Ciò che oggi serve, partendo dalla constatazione realistica che quello che un tempo veniva definito “il mondo libero” esclude un intervento militare, sono le sanzioni economiche, tradizionalmente un’arma spuntata e un modo per salvarsi l’anima, ma che possono essere davvero efficaci se sono pressoché totali. In poche parole deve calare una nuova “cortina di ferro” come la definì nel discorso di Fulton Winston Churchill il 5 marzo del 1946, questa volta per decisione del mondo libero occidentale, a partire dal vecchio continente che si trova di fronte a decisioni cruciali come quella di dar vita agli Stati Uniti d’Europa.

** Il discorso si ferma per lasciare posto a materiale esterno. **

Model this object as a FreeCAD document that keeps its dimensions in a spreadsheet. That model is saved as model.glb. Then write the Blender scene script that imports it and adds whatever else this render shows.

La nuova cortina di ferro è l’unica alternativa concreta ed efficace all’intervento militare che per altro viene escluso, del resto nessuno pensò mai di intervenire né a Budapest nel 1956 né a Praga nel 1968. Il resto sono chiacchere. Le sanzioni totali, come quelle di cui attualmente si discute, sono uno strumento efficace ma i suoi effetti non si produrrebbero soltanto nei confronti delle popolazioni dell’ex impero sovietico inducendole prima o poi a reagire contro il regime ma colpirebbero anche le economie occidentali , rallentandone la ripresa e la crescita. Questo è il nodo politico che dovremo affrontare, in particolare nel nostro paese, di cui si intravvedono già le avvisaglie nella revisione di una transizione energetica troppo accelerata, ma che dovrà riguardare la revisione delle politiche di globalizzazione esasperata che hanno trasferito produzioni strategiche in paesi come la Cina indebolendo il sistema economico occidentale e in particolare dell’Europa.

Il costo sociale per l’Europa e per l’Italia sarà pesante ma non insopportabile. Se si vuole costruire un’Europa unita e indipendente in grado di discutere da pari a pari con ogni suo interlocutore non possiamo assistere impotenti all’invasione dell’Ucraina. Se ciò accadesse sarebbe una nuova Monaco, la presa d’atto dell’impotenza degli Stati democratici che preparerebbe la via a nuove aggressioni da parte degli eredi dello Zar e di Lenin. Le sanzioni totali sono una risposta politica necessaria alternativa all’intervento militare e le forze politiche e sociali del nostro paese devono averne la consapevolezza quando discuteranno con il governo gli effetti sociali di queste decisioni. Pagare un prezzo sociale è la riscoperta di una solidarietà internazionale che nel nostro paese ha una grande tradizione.